A self-described "chronic daydreamer," Nancy Richards-Akers was the author of 16 romance novels, popular fantasies in which virile, perfect men -- at once thrillingly tough and emotionally sensitive -- made love and war with equal ease. Her eventful stories of spunky Celtic heroines and the sexy heroes who wooed and defended them always ended happily ever after.
Nancy's own story, however, did not have a happy ending. She was shot twice in the back of the head by her abusive husband, Jeremy Ray Akers, on the night of June 5, as she sat in her red Jeep Wrangler outside her former home in an upscale area of Washington, D.C. The couple's school-age children witnessed their mother's murder, and 11-year-old Zeb called 911. Ninety minutes later, as park police approached him across the grassy area in front of the Vietnam Veterans Memorial, Jeremy Akers put the barrel of a shotgun in his own mouth and pulled the trigger.
The close-knit romance writers' community was devastated by the news of Richards-Akers' murder. It was the third such death by domestic violence among romance writers in the past three years (novelists Pamela Macaluso and Ann Wassall were also shot by their husbands in 1997 and 1996, according to the Romance Writers of America). At the "Avon Ladies" bulletin board on the Web site of Richards-Akers' publisher, Avon Books, messages of distress about her orphaned children, calls for action against domestic violence and stunned, disbelieving grief at the loss of a beloved friend flooded in as soon as the news broke.
The grisly deaths raised inevitable questions and strong emotions among the women (and a few men) who make their living celebrating romantic love. A June 8 Washington Post article on the murder, written by Cheryl Thompson, was based almost entirely on interviews with Jeremy Akers' friends, and seemed in some respects to be sympathetic toward him and critical of Richards-Akers. (Thompson did not respond to requests for comment, but the Post story explained that the writer's friends and family could not be reached.) Under the headline "Jealousy Suspected in Slaying of Novelist: Friends Call Lawyer Who Killed Wife a Doting Father," the article quoted a family friend as saying that Richards-Akers had included elements of her intense and volatile husband's character in the warrior heroes of her books.

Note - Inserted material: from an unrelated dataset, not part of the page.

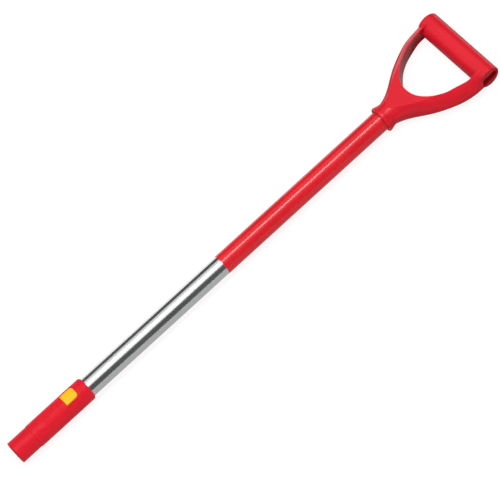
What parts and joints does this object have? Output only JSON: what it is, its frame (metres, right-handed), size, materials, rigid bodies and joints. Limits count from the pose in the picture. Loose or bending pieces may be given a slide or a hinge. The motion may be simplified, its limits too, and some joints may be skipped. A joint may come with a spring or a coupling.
{
  "type": "garden tool handle",
  "caption": "D-grip aluminium handle with a push-button coupling that takes interchangeable garden tool heads",
  "frame": {"origin": "centre of the tool socket's mouth, on the tube's axis", "axes": "+X along the tube from the socket mouth to the hand bar; +Z out of the release button, square to the plane of the D-grip; +Y completes the frame"},
  "size_m": [0.85, 0.139, 0.04],
  "materials": {
    "grip_plastic": "smooth glossy moulded polypropylene",
    "sleeve_plastic": "glossy shrunk-on sleeve",
    "coupler_plastic": "semi-gloss moulded nylon",
    "button_plastic": "semi-gloss moulded",
    "guide_plastic": "moulded acetal",
    "tube_aluminium": "drawn and polished",
    "rivet_aluminium": "plain",
    "latch_steel": "zinc plated",
    "spring_steel": "plain"
  },
  "bodies": {
    "handle": {"coupler_housing": "coupler_plastic", "front_guide": "guide_plastic", "latch_block": "guide_plastic", "button_spring": "spring_steel", "coupler_screw_front": "latch_steel", "coupler_screw_rear": "latch_steel", "main_tube": "tube_aluminium", "grip_sleeve": "sleeve_plastic", "d_grip": "grip_plastic", "grip_rivet": "rivet_aluminium", "rivet_mandrel": "latch_steel"},
    "button": {"release_button": "button_plastic", "latch_hook": "latch_steel", "latch_peg": "latch_steel"}
  },
  "joints": [
    {"name": "button_press", "type": "slide", "parent": "handle", "child": "button", "axis": [0, 0, -1], "range_m": [0, 0.003], "stiffness_N_per_m": 900, "springref_m": -0.004, "deforming": ["button_spring"]}
  ]
}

Worse yet, Richards-Akers was purported to have found her husband's aggressive nature appealing, at least in the earlier years of their marriage, and one friend of her husband's indicated that Richards-Akers had only grown "tired" of him when she "didn't need him financially" any more.
The article's overall impression, the angry romance community felt, was that Richards-Akers had known what she was doing in marrying a brutal man, and thus she had somehow chosen her fate.